Under Section 60 of the Civil Practice Act (Code Ann. § 81A-160 (a); Ga. L. 1966, pp. 609, 662; 1967, pp. 226, 239, 240) our law now provides: "A judgment void on its face *46 may be attacked in any court by any person. In all other instances, judgments shall be subject to attack only by a direct proceeding brought for that purpose in one of the methods hereinafter prescribed." Construing this section and giving due regard to the full faith and credit provision of the United States Constitution (Art. IV, Sec. I), Section 60 of the Civil Practice Act would apply to both domestic judgments and judgments from other states. Since the judgment in the case sub judice did not show on its face that it was void for lack of jurisdiction of the subject matter or of the parties it would only be subject to direct attack and more specifically to a complaint in equity under Section 60 (e) of the Civil Practice Act (Code Ann. § 81A-160 (e); Ga.

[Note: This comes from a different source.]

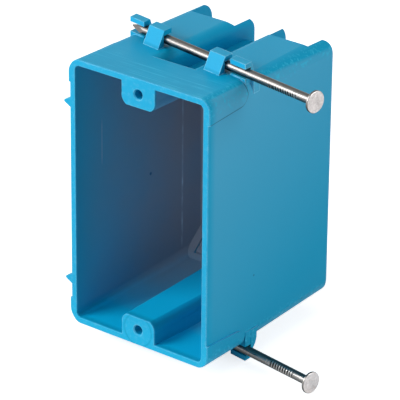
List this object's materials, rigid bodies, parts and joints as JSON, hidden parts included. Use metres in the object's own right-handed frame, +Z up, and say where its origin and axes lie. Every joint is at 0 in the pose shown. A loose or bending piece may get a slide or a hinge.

L. 1966, pp. 609, 662; 1967, pp. 226, 239, 240).

In this case the caveators did not specifically include a prayer for equitable relief; however, they did seek to vitiate a prior Tennessee divorce decree and introduced evidence to show its invalidity. Moreover, the trial judge in his formal decree declared the judgment to be void.

Under Section 54 of the Civil Practice Act (Code Ann. § 81A-154 (c); Ga. L. 1966, pp. 609, 658): "Every final judgment shall grant the relief to which the party in whose favor it is rendered is entitled, even if the party has not demanded such relief in his pleadings." Recognizing this Section and Section 15 of the Civil Practice Act, the Supreme Court has held that, where the issue is raised, the trial court is authorized to grant equitable relief though not specifically prayed for. Ward v. National Dairy &c. Corp., 224 Ga. 241, 244 (1) (161 SE2d 305); Brown v. Leggitt, 226 Ga. 366, 367 (1) (174 SE2d 889). Since this case involves a complaint in equity, the Supreme Court has jurisdiction.

Transferred to the Supreme Court. Hall, P. J., and Pannell, J., concur.